I was about two years old. My mother had dressed me in a pale lemon dress with a tiny broderie anglaise petticoat underneath. I had on the red leather lace-up shoes my Aunt Nellie had brought me back from France and had spent the morning infuriating my mother by repeatedly undoing the laces. Being only two years old, I couldn’t tie them back up again, so every five minutes or so my mother humphed and grumphed her way to tying them back up again, worried that with loose laces I might fall on my face which would never do because I was about to get my photo taken.
My grandmother had organized it. That’s her right there in the photo with me on her lap. She was a staunch, fierce woman; a matriarch in the true sense of the word. She was only five foot tall but has been one of the few people I have met in my life who could say: ‘If he messes with me, I’ll eat him for breakfast’ and mean it.
She called me her little doll. Or wee doll, being Scottish. I called her Doll- Gran. She had a jewellery box that played Somewhere My Love (the theme from Doctor Zhivago) when you lifted the lid. It was full of her necklaces and rings. I imagined she must be the richest woman in the world to own all those jewels, or that perhaps she was a Queen of a faraway land. She was wearing one of my favourites in the photo – her amber necklace. It was the colour of thick-cut marmalade and autumn leaves. Sometimes, if the light caught it just right, it was gold in the centre.

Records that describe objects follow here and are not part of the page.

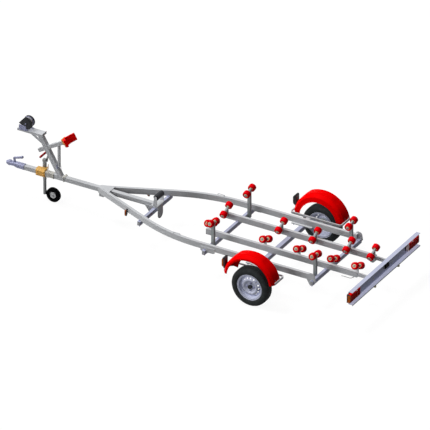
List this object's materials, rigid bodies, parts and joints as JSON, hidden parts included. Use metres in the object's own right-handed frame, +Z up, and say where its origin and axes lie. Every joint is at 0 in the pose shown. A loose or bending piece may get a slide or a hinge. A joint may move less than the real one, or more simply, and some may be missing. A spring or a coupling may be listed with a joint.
{
  "type": "boat trailer",
  "caption": "Single-axle roller trailer for a small boat: bent side rails, keel rails with leaning roller pairs, winch stand, bow stop, jockey wheel, mudguards and light board.",
  "frame": {"origin": "on the ground, under the middle of the trailer's box", "axes": "+X forward to the coupling, +Y to the left side, +Z up"},
  "size_m": [5.699, 2.05, 1.238],
  "materials": {
    "galvanised_steel": "hot-dip galvanised, matt",
    "zinc_plated_steel": "bright zinc plate",
    "yellow_zinc": "yellow passivated zinc plate",
    "tyre_rubber": "black tyre rubber",
    "black_rubber": "solid black rubber",
    "wheel_silver": "silver wheel paint",
    "red_plastic": "red moulded plastic",
    "red_polyurethane": "red polyurethane",
    "black_plastic": "black moulded plastic",
    "webbing": "woven grey winch strap",
    "red_lens": "red lamp lens",
    "amber_lens": "amber lamp lens"
  },
  "bodies": {
    "chassis": {"amber_lamps": "amber_lens", "axle_beam": "galvanised_steel", "bow_stop": "red_polyurethane", "bow_stop_arm": "galvanised_steel", "bow_stop_bracket": "yellow_zinc", "coupling_handle": "zinc_plated_steel", "coupling_head": "zinc_plated_steel", "crossmember_front": "galvanised_steel", "crossmember_middle": "galvanised_steel", "crossmember_rear": "galvanised_steel", "drawbar": "galvanised_steel", "frame_clamps": "galvanised_steel", "frame_junction": "galvanised_steel", "jockey_clamp": "yellow_zinc", "jockey_crank": "zinc_plated_steel", "jockey_outer_tube": "zinc_plated_steel", "keel_rail_left": "galvanised_steel", "keel_rail_right": "galvanised_steel", "keel_roller_bracket": "galvanised_steel", "lamp_housings": "black_plastic", "light_board": "galvanised_steel", "light_board_slides": "galvanised_steel", "mudguard_brackets": "galvanised_steel", "mudguard_left": "red_plastic", "mudguard_right": "red_plastic", "roller_stems": "galvanised_steel", "side_rail_left": "galvanised_steel", "side_rail_right": "galvanised_steel", "tail_lamps": "red_lens", "tall_posts": "galvanised_steel", "tie_down_eyes": "galvanised_steel", "winch_arm": "galvanised_steel", "winch_covers": "black_plastic", "winch_frame": "zinc_plated_steel", "winch_post": "galvanised_steel"},
    "wheel_left": {"tyre_left": "tyre_rubber", "rim_left": "wheel_silver"},
    "wheel_right": {"tyre_right": "tyre_rubber", "rim_right": "wheel_silver"},
    "jockey_leg": {"jockey_inner_tube": "zinc_plated_steel"},
    "jockey_castor": {"jockey_fork": "zinc_plated_steel"},
    "jockey_roller": {"jockey_wheel": "black_rubber"},
    "winch_spool": {"winch_drum": "zinc_plated_steel", "winch_strap": "webbing"},
    "keel_roller_body": {"keel_roller": "black_rubber"},
    "pair_keel_1_left": {"rollers_keel_1_left": "red_polyurethane"},
    "pair_keel_1_right": {"rollers_keel_1_right": "red_polyurethane"},
    "pair_keel_2_left": {"rollers_keel_2_left": "red_polyurethane"},
    "pair_keel_2_right": {"rollers_keel_2_right": "red_polyurethane"},
    "pair_keel_3_left": {"rollers_keel_3_left": "red_polyurethane"},
    "pair_keel_3_right": {"rollers_keel_3_right": "red_polyurethane"},
    "pair_keel_4_left": {"rollers_keel_4_left": "red_polyurethane"},
    "pair_keel_4_right": {"rollers_keel_4_right": "red_polyurethane"},
    "pair_keel_5_left": {"rollers_keel_5_left": "red_polyurethane"},
    "pair_keel_5_right": {"rollers_keel_5_right": "red_polyurethane"},
    "pair_post_front_left": {"rollers_post_front_left": "red_polyurethane"},
    "pair_post_front_right": {"rollers_post_front_right": "red_polyurethane"},
    "pair_post_rear_left": {"rollers_post_rear_left": "red_polyurethane"},
    "pair_post_rear_right": {"rollers_post_rear_right": "red_polyurethane"}
  },
  "joints": [
    {"name": "wheel_spin_left", "type": "hinge", "parent": "chassis", "child": "wheel_left", "pos_m": [-1.378, 0.927, 0.2735], "axis": [0, 1, 0], "continuous": true},
    {"name": "wheel_spin_right", "type": "hinge", "parent": "chassis", "child": "wheel_right", "pos_m": [-1.378, -0.927, 0.2735], "axis": [0, 1, 0], "continuous": true},
    {"name": "jockey_lift", "type": "slide", "parent": "chassis", "child": "jockey_leg", "axis": [0, 0, 1], "range_m": [0, 0.16]},
    {"name": "jockey_swivel", "type": "hinge", "parent": "jockey_leg", "child": "jockey_castor", "pos_m": [2.314, -0.075, 0.15], "axis": [0, 0, 1], "continuous": true},
    {"name": "jockey_spin", "type": "hinge", "parent": "jockey_castor", "child": "jockey_roller", "pos_m": [2.182, -0.075, 0.102], "axis": [0, 1, 0], "continuous": true},
    {"name": "winch_spin", "type": "hinge", "parent": "chassis", "child": "winch_spool", "pos_m": [2.51, 0.0155, 1.142], "axis": [0, 1, 0], "continuous": true},
    {"name": "keel_roller_spin", "type": "hinge", "parent": "chassis", "child": "keel_roller_body", "pos_m": [0.545, 0, 0.6], "axis": [0, 1, 0], "continuous": true},
    {"name": "spin_keel_1_left", "type": "hinge", "parent": "chassis", "child": "pair_keel_1_left", "pos_m": [-0.35, 0.2, 0.541], "axis": [0, 0.9063, 0.4226], "continuous": true},
    {"name": "spin_keel_1_right", "type": "hinge", "parent": "chassis", "child": "pair_keel_1_right", "pos_m": [-0.35, -0.2, 0.541], "axis": [0, 0.9063, -0.4226], "continuous": true},
    {"name": "spin_keel_2_left", "type": "hinge", "parent": "chassis", "child": "pair_keel_2_left", "pos_m": [-1.17, 0.2, 0.541], "axis": [0, 0.9063, 0.4226], "continuous": true},
    {"name": "spin_keel_2_right", "type": "hinge", "parent": "chassis", "child": "pair_keel_2_right", "pos_m": [-1.17, -0.2, 0.541], "axis": [0, 0.9063, -0.4226], "continuous": true},
    {"name": "spin_keel_3_left", "type": "hinge", "parent": "chassis", "child": "pair_keel_3_left", "pos_m": [-1.675, 0.2, 0.541], "axis": [0, 0.9063, 0.4226], "continuous": true},
    {"name": "spin_keel_3_right", "type": "hinge", "parent": "chassis", "child": "pair_keel_3_right", "pos_m": [-1.675, -0.2, 0.541], "axis": [0, 0.9063, -0.4226], "continuous": true},
    {"name": "spin_keel_4_left", "type": "hinge", "parent": "chassis", "child": "pair_keel_4_left", "pos_m": [-2.18, 0.2, 0.541], "axis": [0, 0.9063, 0.4226], "continuous": true},
    {"name": "spin_keel_4_right", "type": "hinge", "parent": "chassis", "child": "pair_keel_4_right", "pos_m": [-2.18, -0.2, 0.541], "axis": [0, 0.9063, -0.4226], "continuous": true},
    {"name": "spin_keel_5_left", "type": "hinge", "parent": "chassis", "child": "pair_keel_5_left", "pos_m": [-2.54, 0.2, 0.541], "axis": [0, 0.9063, 0.4226], "continuous": true},
    {"name": "spin_keel_5_right", "type": "hinge", "parent": "chassis", "child": "pair_keel_5_right", "pos_m": [-2.54, -0.2, 0.541], "axis": [0, 0.9063, -0.4226], "continuous": true},
    {"name": "spin_post_front_left", "type": "hinge", "parent": "chassis", "child": "pair_post_front_left", "pos_m": [-0.54, 0.47, 0.743], "axis": [0, 0.9744, 0.225], "continuous": true},
    {"name": "spin_post_front_right", "type": "hinge", "parent": "chassis", "child": "pair_post_front_right", "pos_m": [-0.54, -0.47, 0.743], "axis": [0, 0.9744, -0.225], "continuous": true},
    {"name": "spin_post_rear_left", "type": "hinge", "parent": "chassis", "child": "pair_post_rear_left", "pos_m": [-2.06, 0.47, 0.695], "axis": [0, 0.9744, 0.225], "continuous": true},
    {"name": "spin_post_rear_right", "type": "hinge", "parent": "chassis", "child": "pair_post_rear_right", "pos_m": [-2.06, -0.47, 0.695], "axis": [0, 0.9744, -0.225], "continuous": true}
  ]
}
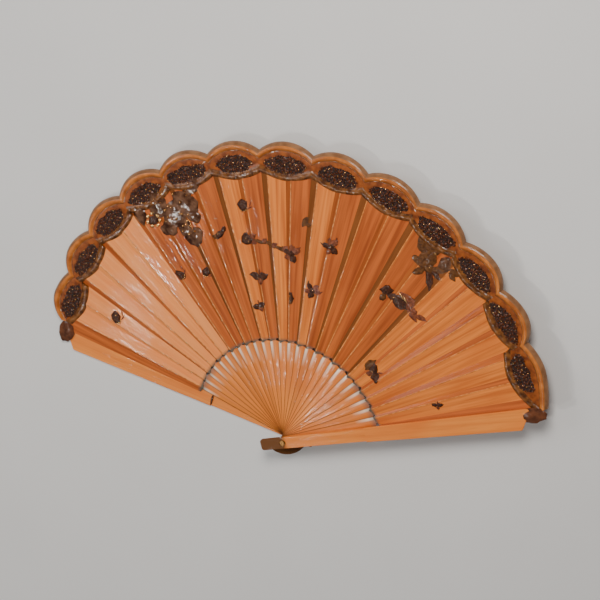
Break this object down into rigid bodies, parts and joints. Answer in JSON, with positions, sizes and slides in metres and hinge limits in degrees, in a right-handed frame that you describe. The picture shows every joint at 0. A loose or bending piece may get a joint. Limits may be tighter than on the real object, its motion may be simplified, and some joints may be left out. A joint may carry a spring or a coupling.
{
  "type": "folding hand fan",
  "caption": "Open folding hand fan: thin wooden sticks and two guards turn on one rivet and carry a pleated leaf with a scalloped, beaded edge.",
  "frame": {"origin": "on the rivet's axis, at the outer face of the back guard, which is the plane the open fan lies on", "axes": "+Z along the rivet, from the back guard to the front guard; +Y along the middle of the open spread; +X towards the front guard"},
  "size_m": [0.439, 0.27, 0.0226],
  "materials": {
    "guard_wood": "satin polished sandalwood, fine straight grain",
    "stick_wood": "thin polished sandalwood, glossy at the shoulders",
    "leaf_veneer": "paper-thin sandalwood veneer on a paper backing, lacquered and glossy",
    "rivet_brass": "aged brass"
  },
  "bodies": {
    "guard_back": {"guard_back": "guard_wood", "rivet": "rivet_brass", "washer_back": "rivet_brass", "washer_front": "rivet_brass", "leaf_end_back": "leaf_veneer"},
    "stick_01": {"stick_01": "stick_wood", "leaf_01": "leaf_veneer"},
    "stick_02": {"stick_02": "stick_wood", "leaf_02": "leaf_veneer"},
    "stick_03": {"stick_03": "stick_wood", "leaf_03": "leaf_veneer"},
    "stick_04": {"stick_04": "stick_wood", "leaf_04": "leaf_veneer"},
    "stick_05": {"stick_05": "stick_wood", "leaf_05": "leaf_veneer"},
    "stick_06": {"stick_06": "stick_wood", "leaf_06": "leaf_veneer"},
    "stick_07": {"stick_07": "stick_wood", "leaf_07": "leaf_veneer"},
    "stick_08": {"stick_08": "stick_wood", "leaf_08": "leaf_veneer"},
    "stick_09": {"stick_09": "stick_wood", "leaf_09": "leaf_veneer"},
    "stick_10": {"stick_10": "stick_wood", "leaf_10": "leaf_veneer"},
    "stick_11": {"stick_11": "stick_wood", "leaf_11": "leaf_veneer"},
    "stick_12": {"stick_12": "stick_wood", "leaf_12": "leaf_veneer"},
    "stick_13": {"stick_13": "stick_wood", "leaf_13": "leaf_veneer"},
    "stick_14": {"stick_14": "stick_wood", "leaf_14": "leaf_veneer"},
    "stick_15": {"stick_15": "stick_wood", "leaf_15": "leaf_veneer"},
    "stick_16": {"stick_16": "stick_wood", "leaf_16": "leaf_veneer"},
    "stick_17": {"stick_17": "stick_wood", "leaf_17": "leaf_veneer"},
    "stick_18": {"stick_18": "stick_wood", "leaf_18": "leaf_veneer"},
    "stick_19": {"stick_19": "stick_wood", "leaf_19": "leaf_veneer"},
    "stick_20": {"stick_20": "stick_wood", "leaf_20": "leaf_veneer"},
    "stick_21": {"stick_21": "stick_wood", "leaf_21": "leaf_veneer"},
    "stick_22": {"stick_22": "stick_wood", "leaf_22": "leaf_veneer"},
    "stick_23": {"stick_23": "stick_wood", "leaf_23": "leaf_veneer"},
    "stick_24": {"stick_24": "stick_wood", "leaf_24": "leaf_veneer"},
    "stick_25": {"stick_25": "stick_wood", "leaf_25": "leaf_veneer"},
    "stick_26": {"stick_26": "stick_wood", "leaf_26": "leaf_veneer"},
    "guard_front": {"guard_front": "guard_wood", "leaf_end_front": "leaf_veneer"}
  },
  "joints": [
    {"name": "pivot_01", "type": "hinge", "parent": "guard_back", "child": "stick_01", "pos_m": [0, 0, 0], "axis": [0, 0, 1], "range_deg": [0, 7.47]},
    {"name": "pivot_02", "type": "hinge", "parent": "stick_01", "child": "stick_02", "pos_m": [0, 0, 0], "axis": [0, 0, 1], "range_deg": [0, 5.45]},
    {"name": "pivot_03", "type": "hinge", "parent": "stick_02", "child": "stick_03", "pos_m": [0, 0, 0], "axis": [0, 0, 1], "range_deg": [0, 5.45]},
    {"name": "pivot_04", "type": "hinge", "parent": "stick_03", "child": "stick_04", "pos_m": [0, 0, 0], "axis": [0, 0, 1], "range_deg": [0, 5.45]},
    {"name": "pivot_05", "type": "hinge", "parent": "stick_04", "child": "stick_05", "pos_m": [0, 0, 0], "axis": [0, 0, 1], "range_deg": [0, 5.45]},
    {"name": "pivot_06", "type": "hinge", "parent": "stick_05", "child": "stick_06", "pos_m": [0, 0, 0], "axis": [0, 0, 1], "range_deg": [0, 5.45]},
    {"name": "pivot_07", "type": "hinge", "parent": "stick_06", "child": "stick_07", "pos_m": [0, 0, 0], "axis": [0, 0, 1], "range_deg": [0, 5.45]},
    {"name": "pivot_08", "type": "hinge", "parent": "stick_07", "child": "stick_08", "pos_m": [0, 0, 0], "axis": [0, 0, 1], "range_deg": [0, 5.45]},
    {"name": "pivot_09", "type": "hinge", "parent": "stick_08", "child": "stick_09", "pos_m": [0, 0, 0], "axis": [0, 0, 1], "range_deg": [0, 5.45]},
    {"name": "pivot_10", "type": "hinge", "parent": "stick_09", "child": "stick_10", "pos_m": [0, 0, 0], "axis": [0, 0, 1], "range_deg": [0, 5.45]},
    {"name": "pivot_11", "type": "hinge", "parent": "stick_10", "child": "stick_11", "pos_m": [0, 0, 0], "axis": [0, 0, 1], "range_deg": [0, 5.45]},
    {"name": "pivot_12", "type": "hinge", "parent": "stick_11", "child": "stick_12", "pos_m": [0, 0, 0], "axis": [0, 0, 1], "range_deg": [0, 5.45]},
    {"name": "pivot_13", "type": "hinge", "parent": "stick_12", "child": "stick_13", "pos_m": [0, 0, 0], "axis": [0, 0, 1], "range_deg": [0, 5.45]},
    {"name": "pivot_14", "type": "hinge", "parent": "stick_13", "child": "stick_14", "pos_m": [0, 0, 0], "axis": [0, 0, 1], "range_deg": [0, 5.45]},
    {"name": "pivot_15", "type": "hinge", "parent": "stick_14", "child": "stick_15", "pos_m": [0, 0, 0], "axis": [0, 0, 1], "range_deg": [0, 5.45]},
    {"name": "pivot_16", "type": "hinge", "parent": "stick_15", "child": "stick_16", "pos_m": [0, 0, 0], "axis": [0, 0, 1], "range_deg": [0, 5.45]},
    {"name": "pivot_17", "type": "hinge", "parent": "stick_16", "child": "stick_17", "pos_m": [0, 0, 0], "axis": [0, 0, 1], "range_deg": [0, 5.45]},
    {"name": "pivot_18", "type": "hinge", "parent": "stick_17", "child": "stick_18", "pos_m": [0, 0, 0], "axis": [0, 0, 1], "range_deg": [0, 5.45]},
    {"name": "pivot_19", "type": "hinge", "parent": "stick_18", "child": "stick_19", "pos_m": [0, 0, 0], "axis": [0, 0, 1], "range_deg": [0, 5.45]},
    {"name": "pivot_20", "type": "hinge", "parent": "stick_19", "child": "stick_20", "pos_m": [0, 0, 0], "axis": [0, 0, 1], "range_deg": [0, 5.45]},
    {"name": "pivot_21", "type": "hinge", "parent": "stick_20", "child": "stick_21", "pos_m": [0, 0, 0], "axis": [0, 0, 1], "range_deg": [0, 5.45]},
    {"name": "pivot_22", "type": "hinge", "parent": "stick_21", "child": "stick_22", "pos_m": [0, 0, 0], "axis": [0, 0, 1], "range_deg": [0, 5.45]},
    {"name": "pivot_23", "type": "hinge", "parent": "stick_22", "child": "stick_23", "pos_m": [0, 0, 0], "axis": [0, 0, 1], "range_deg": [0, 5.45]},
    {"name": "pivot_24", "type": "hinge", "parent": "stick_23", "child": "stick_24", "pos_m": [0, 0, 0], "axis": [0, 0, 1], "range_deg": [0, 5.45]},
    {"name": "pivot_25", "type": "hinge", "parent": "stick_24", "child": "stick_25", "pos_m": [0, 0, 0], "axis": [0, 0, 1], "range_deg": [0, 5.45]},
    {"name": "pivot_26", "type": "hinge", "parent": "stick_25", "child": "stick_26", "pos_m": [0, 0, 0], "axis": [0, 0, 1], "range_deg": [0, 5.45]},
    {"name": "pivot_27", "type": "hinge", "parent": "stick_26", "child": "guard_front", "pos_m": [0, 0, 0], "axis": [0, 0, 1], "range_deg": [0, 6.28]}
  ],
  "couplings": [
    {"joint": "pivot_02", "follows": "pivot_01", "ratio": 0.7291},
    {"joint": "pivot_03", "follows": "pivot_01", "ratio": 0.7291},
    {"joint": "pivot_04", "follows": "pivot_01", "ratio": 0.7291},
    {"joint": "pivot_05", "follows": "pivot_01", "ratio": 0.7291},
    {"joint": "pivot_06", "follows": "pivot_01", "ratio": 0.7291},
    {"joint": "pivot_07", "follows": "pivot_01", "ratio": 0.7291},
    {"joint": "pivot_08", "follows": "pivot_01", "ratio": 0.7291},
    {"joint": "pivot_09", "follows": "pivot_01", "ratio": 0.7291},
    {"joint": "pivot_10", "follows": "pivot_01", "ratio": 0.7291},
    {"joint": "pivot_11", "follows": "pivot_01", "ratio": 0.7291},
    {"joint": "pivot_12", "follows": "pivot_01", "ratio": 0.7291},
    {"joint": "pivot_13", "follows": "pivot_01", "ratio": 0.7291},
    {"joint": "pivot_14", "follows": "pivot_01", "ratio": 0.7291},
    {"joint": "pivot_15", "follows": "pivot_01", "ratio": 0.7291},
    {"joint": "pivot_16", "follows": "pivot_01", "ratio": 0.7291},
    {"joint": "pivot_17", "follows": "pivot_01", "ratio": 0.7291},
    {"joint": "pivot_18", "follows": "pivot_01", "ratio": 0.7291},
    {"joint": "pivot_19", "follows": "pivot_01", "ratio": 0.7291},
    {"joint": "pivot_20", "follows": "pivot_01", "ratio": 0.7291},
    {"joint": "pivot_21", "follows": "pivot_01", "ratio": 0.7291},
    {"joint": "pivot_22", "follows": "pivot_01", "ratio": 0.7291},
    {"joint": "pivot_23", "follows": "pivot_01", "ratio": 0.7291},
    {"joint": "pivot_24", "follows": "pivot_01", "ratio": 0.7291},
    {"joint": "pivot_25", "follows": "pivot_01", "ratio": 0.7291},
    {"joint": "pivot_26", "follows": "pivot_01", "ratio": 0.7291},
    {"joint": "pivot_27", "follows": "pivot_01", "ratio": 0.83947}
  ]
}
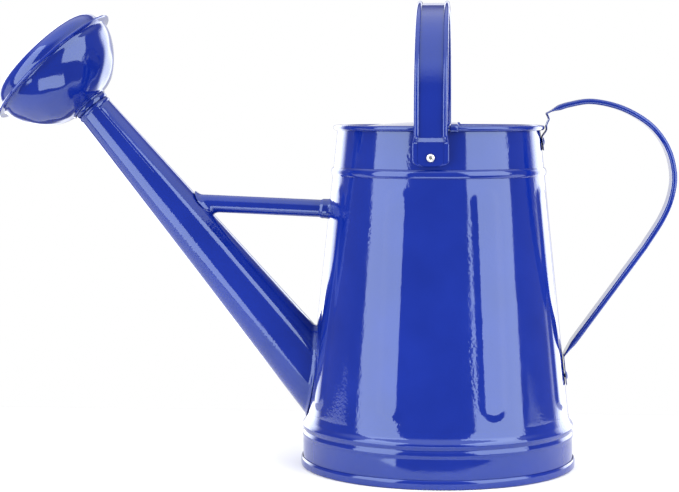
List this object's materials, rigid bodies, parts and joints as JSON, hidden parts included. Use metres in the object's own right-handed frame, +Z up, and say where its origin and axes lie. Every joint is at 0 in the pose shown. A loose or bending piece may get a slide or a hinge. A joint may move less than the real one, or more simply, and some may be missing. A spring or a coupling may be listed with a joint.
{
  "type": "watering can",
  "caption": "Tapered sheet-metal watering can with a long braced spout, a round rose, a swinging top bail and a curved back handle.",
  "frame": {"origin": "on the surface that the can stands on, under the middle of its overall length and width", "axes": "+X from the rose towards the back handle, +Y across the can, +Z up"},
  "size_m": [0.5548, 0.2254, 0.379],
  "materials": {
    "blue_enamel": "glossy cobalt-blue enamel on sheet steel, slight orange peel",
    "steel_wire": "bare drawn steel wire",
    "bare_aluminium": "bare satin aluminium"
  },
  "bodies": {
    "can": {"body_shell": "blue_enamel", "rim_wire": "steel_wire", "base_pan": "blue_enamel", "splash_cover": "blue_enamel", "spout_tube": "blue_enamel", "brace_tube": "blue_enamel", "bail_rivet_front": "bare_aluminium", "bail_rivet_rear": "bare_aluminium", "bail_mandrel_front": "steel_wire", "bail_mandrel_rear": "steel_wire", "back_handle": "blue_enamel", "handle_wire_front": "steel_wire", "handle_wire_rear": "steel_wire", "handle_rivet_upper": "blue_enamel", "handle_rivet_lower": "blue_enamel", "handle_mandrel_upper": "steel_wire", "handle_mandrel_lower": "steel_wire"},
    "bail": {"bail_strap": "blue_enamel", "bail_wire_left": "steel_wire", "bail_wire_right": "steel_wire"},
    "rose_neck": {"rose_neck": "blue_enamel"},
    "rose": {"rose_bowl": "blue_enamel", "rose_face": "blue_enamel"}
  },
  "joints": [
    {"name": "bail_swing", "type": "hinge", "parent": "can", "child": "bail", "pos_m": [0.0812, 0, 0.2539], "axis": [0, 1, 0], "range_deg": [-99, 61]},
    {"name": "rose_pull", "type": "slide", "parent": "can", "child": "rose_neck", "axis": [-0.6441, 0, 0.7649], "range_m": [0, 0.06]},
    {"name": "rose_turn", "type": "hinge", "parent": "rose_neck", "child": "rose", "pos_m": [-0.1999, 0, 0.2922], "axis": [-0.6441, 0, 0.7649], "continuous": true}
  ]
}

My Grandad is sitting next to her. A quiet gentleman who opened doors for ladies and took your arm as you crossed the road. Like so many men in Glasgow at the time, he worked down at the docks on the River Clyde. He used to tell me stories about boats headed for London or France filled with secret cargo. I remember how well-pressed his suit was, his Sunday best. Doll-Gran wouldn’t let him sit down before the photo was taken in case he creased it.
The photographer wanted to take my teddy away, but that teddy and I were joined at the hip. No one took Ted away from me. No one. So Ted – as my mother had expected all along – became memorialized in the photo.
Afterwards we sat in the park and ate vanilla ice cream cones with raspberry sauce topping. I disgraced myself by spilling a big blob of the crimson sauce on my yellow dress and untying my shoelaces again.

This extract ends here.